::: DATA TO PROCESS :::
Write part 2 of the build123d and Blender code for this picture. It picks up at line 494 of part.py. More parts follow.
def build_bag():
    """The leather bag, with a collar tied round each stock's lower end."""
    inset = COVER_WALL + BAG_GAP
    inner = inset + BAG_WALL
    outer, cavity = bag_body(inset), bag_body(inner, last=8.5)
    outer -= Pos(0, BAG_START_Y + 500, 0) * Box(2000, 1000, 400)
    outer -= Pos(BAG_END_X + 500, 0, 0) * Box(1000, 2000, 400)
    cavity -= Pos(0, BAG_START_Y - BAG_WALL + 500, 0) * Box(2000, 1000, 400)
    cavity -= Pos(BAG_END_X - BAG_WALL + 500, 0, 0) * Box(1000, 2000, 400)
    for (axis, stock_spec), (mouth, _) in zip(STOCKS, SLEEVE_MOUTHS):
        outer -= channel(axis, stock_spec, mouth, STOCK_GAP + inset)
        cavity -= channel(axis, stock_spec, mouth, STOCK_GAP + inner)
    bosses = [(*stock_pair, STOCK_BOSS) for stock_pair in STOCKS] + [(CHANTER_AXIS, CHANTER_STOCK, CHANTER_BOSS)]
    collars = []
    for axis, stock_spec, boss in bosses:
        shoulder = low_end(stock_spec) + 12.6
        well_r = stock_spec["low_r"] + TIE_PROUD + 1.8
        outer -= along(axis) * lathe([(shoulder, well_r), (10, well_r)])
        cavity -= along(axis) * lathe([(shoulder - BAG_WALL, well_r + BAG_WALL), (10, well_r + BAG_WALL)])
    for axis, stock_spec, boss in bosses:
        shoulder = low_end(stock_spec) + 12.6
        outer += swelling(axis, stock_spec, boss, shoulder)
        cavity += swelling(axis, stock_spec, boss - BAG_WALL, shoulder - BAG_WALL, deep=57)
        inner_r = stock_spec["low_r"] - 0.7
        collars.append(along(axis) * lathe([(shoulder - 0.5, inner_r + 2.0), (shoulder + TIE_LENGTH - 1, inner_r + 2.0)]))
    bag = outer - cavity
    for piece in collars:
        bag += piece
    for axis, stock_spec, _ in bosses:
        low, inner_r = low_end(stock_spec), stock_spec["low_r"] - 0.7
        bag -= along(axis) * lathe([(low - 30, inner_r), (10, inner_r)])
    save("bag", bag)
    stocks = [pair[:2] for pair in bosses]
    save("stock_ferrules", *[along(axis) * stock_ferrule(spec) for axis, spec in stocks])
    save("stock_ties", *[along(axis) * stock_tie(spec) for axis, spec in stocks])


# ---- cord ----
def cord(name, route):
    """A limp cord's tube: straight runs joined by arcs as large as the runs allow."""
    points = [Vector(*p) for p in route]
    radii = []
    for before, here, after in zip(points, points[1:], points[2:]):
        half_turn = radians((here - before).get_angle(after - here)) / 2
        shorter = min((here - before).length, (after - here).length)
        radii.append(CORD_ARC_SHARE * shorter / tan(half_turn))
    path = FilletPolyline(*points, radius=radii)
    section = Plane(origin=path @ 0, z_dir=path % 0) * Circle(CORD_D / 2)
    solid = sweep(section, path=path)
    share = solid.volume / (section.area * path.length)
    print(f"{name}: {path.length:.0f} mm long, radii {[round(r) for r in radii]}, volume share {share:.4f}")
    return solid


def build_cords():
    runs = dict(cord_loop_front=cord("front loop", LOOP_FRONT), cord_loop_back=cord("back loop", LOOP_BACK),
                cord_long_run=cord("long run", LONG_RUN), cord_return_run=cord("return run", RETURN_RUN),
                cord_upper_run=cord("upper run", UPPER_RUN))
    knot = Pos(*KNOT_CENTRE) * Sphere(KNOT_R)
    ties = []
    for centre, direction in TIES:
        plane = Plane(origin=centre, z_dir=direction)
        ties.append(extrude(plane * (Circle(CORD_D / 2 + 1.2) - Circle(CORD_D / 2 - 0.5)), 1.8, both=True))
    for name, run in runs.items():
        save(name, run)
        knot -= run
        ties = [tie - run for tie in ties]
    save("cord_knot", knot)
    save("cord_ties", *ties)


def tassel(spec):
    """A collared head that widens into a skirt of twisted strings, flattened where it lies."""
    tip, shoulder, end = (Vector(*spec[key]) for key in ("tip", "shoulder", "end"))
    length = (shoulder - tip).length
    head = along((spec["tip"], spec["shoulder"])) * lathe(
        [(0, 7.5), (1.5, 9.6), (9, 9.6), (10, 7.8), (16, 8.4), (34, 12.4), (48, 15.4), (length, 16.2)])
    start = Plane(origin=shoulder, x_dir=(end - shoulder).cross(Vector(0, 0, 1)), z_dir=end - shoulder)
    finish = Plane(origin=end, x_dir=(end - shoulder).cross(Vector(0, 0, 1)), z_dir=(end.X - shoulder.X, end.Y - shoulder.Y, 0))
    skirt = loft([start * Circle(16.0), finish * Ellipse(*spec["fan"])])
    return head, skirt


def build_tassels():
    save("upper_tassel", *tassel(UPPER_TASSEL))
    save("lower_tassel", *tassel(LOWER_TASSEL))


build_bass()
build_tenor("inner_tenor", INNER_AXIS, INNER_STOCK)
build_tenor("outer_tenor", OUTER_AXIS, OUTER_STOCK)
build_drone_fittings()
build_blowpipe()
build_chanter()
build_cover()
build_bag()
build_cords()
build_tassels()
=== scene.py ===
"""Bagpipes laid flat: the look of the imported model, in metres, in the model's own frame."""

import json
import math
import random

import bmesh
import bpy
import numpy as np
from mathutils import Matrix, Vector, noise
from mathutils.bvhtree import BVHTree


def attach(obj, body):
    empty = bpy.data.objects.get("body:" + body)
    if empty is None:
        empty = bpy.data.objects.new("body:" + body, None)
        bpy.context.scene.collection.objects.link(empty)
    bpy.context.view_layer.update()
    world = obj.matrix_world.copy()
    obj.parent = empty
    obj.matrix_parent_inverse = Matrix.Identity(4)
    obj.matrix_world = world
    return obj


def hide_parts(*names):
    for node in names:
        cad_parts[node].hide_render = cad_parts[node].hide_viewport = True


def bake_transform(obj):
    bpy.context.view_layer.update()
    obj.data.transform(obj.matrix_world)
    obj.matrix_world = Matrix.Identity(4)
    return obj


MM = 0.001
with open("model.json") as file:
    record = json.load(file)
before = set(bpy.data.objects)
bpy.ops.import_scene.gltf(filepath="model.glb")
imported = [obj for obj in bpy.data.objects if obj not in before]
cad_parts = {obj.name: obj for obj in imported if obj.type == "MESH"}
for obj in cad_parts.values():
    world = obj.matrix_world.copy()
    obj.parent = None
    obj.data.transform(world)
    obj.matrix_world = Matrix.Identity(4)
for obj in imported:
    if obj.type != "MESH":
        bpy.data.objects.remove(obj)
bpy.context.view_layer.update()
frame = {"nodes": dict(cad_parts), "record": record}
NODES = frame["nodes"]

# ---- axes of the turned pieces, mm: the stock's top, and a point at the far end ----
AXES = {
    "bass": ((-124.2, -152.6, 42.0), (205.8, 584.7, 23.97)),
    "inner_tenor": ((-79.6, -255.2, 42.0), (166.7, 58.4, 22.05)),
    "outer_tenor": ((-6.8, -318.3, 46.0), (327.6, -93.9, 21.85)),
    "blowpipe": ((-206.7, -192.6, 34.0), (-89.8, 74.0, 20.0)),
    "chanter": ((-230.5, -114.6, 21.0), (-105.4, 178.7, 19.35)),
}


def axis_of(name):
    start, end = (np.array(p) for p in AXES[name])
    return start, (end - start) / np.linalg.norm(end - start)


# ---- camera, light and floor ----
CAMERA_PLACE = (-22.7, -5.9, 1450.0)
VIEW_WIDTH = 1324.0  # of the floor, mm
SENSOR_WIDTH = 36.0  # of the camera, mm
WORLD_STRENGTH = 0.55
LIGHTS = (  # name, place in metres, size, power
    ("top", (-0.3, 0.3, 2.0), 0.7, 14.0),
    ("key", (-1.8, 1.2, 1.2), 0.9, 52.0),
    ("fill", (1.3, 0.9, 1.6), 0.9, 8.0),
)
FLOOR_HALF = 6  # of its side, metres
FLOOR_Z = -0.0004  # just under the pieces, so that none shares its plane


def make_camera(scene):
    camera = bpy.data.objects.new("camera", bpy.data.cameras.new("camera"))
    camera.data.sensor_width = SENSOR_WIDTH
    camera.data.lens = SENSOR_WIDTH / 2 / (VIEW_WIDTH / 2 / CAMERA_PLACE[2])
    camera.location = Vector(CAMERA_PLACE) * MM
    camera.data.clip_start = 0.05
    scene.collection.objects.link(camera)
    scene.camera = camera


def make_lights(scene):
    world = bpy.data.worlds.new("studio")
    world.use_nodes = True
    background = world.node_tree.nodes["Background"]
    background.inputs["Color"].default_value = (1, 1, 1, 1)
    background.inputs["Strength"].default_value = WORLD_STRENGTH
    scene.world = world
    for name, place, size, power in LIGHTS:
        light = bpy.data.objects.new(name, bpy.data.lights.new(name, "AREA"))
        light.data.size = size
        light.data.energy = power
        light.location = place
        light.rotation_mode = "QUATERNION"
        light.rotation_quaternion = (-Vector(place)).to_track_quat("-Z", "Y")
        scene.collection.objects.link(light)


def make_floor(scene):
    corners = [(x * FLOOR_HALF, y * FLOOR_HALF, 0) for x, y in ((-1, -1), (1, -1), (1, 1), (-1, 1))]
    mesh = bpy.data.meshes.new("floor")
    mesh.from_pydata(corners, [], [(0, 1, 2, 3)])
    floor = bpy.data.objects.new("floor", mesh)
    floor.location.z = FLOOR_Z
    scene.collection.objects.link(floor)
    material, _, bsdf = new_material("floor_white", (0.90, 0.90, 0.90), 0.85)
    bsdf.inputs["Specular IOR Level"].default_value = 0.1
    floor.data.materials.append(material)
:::
::: DATA TO PROCESS :::
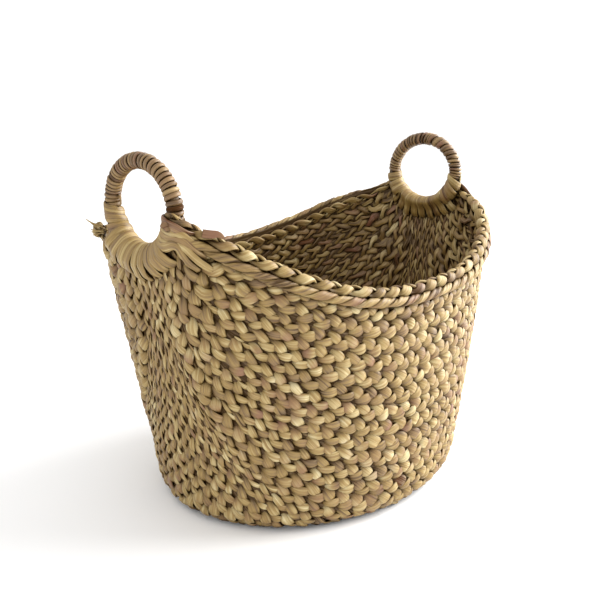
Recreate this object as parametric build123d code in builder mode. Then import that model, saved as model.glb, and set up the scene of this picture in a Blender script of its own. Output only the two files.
:::
::: DATA TO PROCESS :::
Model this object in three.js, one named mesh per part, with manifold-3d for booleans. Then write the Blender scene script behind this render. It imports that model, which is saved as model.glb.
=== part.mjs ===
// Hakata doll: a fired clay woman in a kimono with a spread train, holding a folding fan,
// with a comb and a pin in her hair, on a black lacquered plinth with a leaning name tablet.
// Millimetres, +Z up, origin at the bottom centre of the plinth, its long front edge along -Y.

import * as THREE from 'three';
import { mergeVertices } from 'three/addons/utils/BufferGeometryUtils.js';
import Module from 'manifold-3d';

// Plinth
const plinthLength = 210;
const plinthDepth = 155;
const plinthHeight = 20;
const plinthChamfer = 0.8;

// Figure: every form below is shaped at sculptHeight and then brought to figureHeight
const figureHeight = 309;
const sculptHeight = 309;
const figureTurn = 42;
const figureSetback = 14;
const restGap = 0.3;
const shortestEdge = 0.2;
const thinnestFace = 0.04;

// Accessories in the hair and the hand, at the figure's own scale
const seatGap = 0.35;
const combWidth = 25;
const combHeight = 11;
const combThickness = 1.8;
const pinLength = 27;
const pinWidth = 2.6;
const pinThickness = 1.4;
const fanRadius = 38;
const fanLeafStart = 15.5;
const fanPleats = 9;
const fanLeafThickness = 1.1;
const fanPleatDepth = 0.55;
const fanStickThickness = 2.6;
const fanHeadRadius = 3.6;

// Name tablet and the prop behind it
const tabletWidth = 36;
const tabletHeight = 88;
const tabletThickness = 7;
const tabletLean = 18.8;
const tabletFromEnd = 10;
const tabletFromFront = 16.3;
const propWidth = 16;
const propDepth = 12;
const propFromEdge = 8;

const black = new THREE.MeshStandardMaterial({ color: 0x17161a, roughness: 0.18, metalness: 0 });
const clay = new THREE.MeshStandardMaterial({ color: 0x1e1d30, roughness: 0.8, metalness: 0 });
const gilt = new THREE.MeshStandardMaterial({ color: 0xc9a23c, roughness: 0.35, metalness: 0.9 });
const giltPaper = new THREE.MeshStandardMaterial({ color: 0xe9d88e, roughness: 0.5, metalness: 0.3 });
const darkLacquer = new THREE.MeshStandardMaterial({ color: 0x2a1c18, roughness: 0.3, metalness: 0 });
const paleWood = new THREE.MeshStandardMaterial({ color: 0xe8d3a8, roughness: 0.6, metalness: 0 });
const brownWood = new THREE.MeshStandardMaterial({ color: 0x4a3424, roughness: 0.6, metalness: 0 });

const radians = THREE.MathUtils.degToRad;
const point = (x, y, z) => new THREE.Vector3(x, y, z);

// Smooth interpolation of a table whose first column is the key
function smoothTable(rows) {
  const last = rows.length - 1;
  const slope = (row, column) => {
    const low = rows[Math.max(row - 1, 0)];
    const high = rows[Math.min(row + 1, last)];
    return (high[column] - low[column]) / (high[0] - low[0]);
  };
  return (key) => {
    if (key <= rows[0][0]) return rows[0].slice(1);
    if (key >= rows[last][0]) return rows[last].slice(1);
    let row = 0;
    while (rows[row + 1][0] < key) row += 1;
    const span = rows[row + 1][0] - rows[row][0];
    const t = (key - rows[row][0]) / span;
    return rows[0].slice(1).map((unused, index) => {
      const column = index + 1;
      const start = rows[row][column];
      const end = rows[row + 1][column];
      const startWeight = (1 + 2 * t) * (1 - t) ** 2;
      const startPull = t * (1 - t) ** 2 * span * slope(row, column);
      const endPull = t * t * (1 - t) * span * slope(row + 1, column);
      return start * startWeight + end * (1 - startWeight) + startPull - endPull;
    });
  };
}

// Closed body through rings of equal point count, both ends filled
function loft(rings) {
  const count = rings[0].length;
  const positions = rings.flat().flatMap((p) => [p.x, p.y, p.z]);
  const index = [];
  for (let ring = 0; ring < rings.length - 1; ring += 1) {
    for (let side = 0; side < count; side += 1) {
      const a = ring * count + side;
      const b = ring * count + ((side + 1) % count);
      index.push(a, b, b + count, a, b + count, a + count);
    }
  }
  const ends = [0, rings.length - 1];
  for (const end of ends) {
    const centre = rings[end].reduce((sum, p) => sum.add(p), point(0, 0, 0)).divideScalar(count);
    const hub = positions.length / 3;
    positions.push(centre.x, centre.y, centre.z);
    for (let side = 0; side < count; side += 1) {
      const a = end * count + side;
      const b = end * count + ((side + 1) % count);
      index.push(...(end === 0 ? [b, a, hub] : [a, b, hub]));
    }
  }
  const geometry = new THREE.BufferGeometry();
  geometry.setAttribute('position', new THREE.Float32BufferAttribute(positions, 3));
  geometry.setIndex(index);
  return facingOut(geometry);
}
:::
▶ [TASK]: Scan the listing above for the word "dict" and copy every line that holds it.

▶ [WORKED ANSWER]:
    runs = dict(cord_loop_front=cord("front loop", LOOP_FRONT), cord_loop_back=cord("back loop", LOOP_BACK),
frame = {"nodes": dict(cad_parts), "record": record}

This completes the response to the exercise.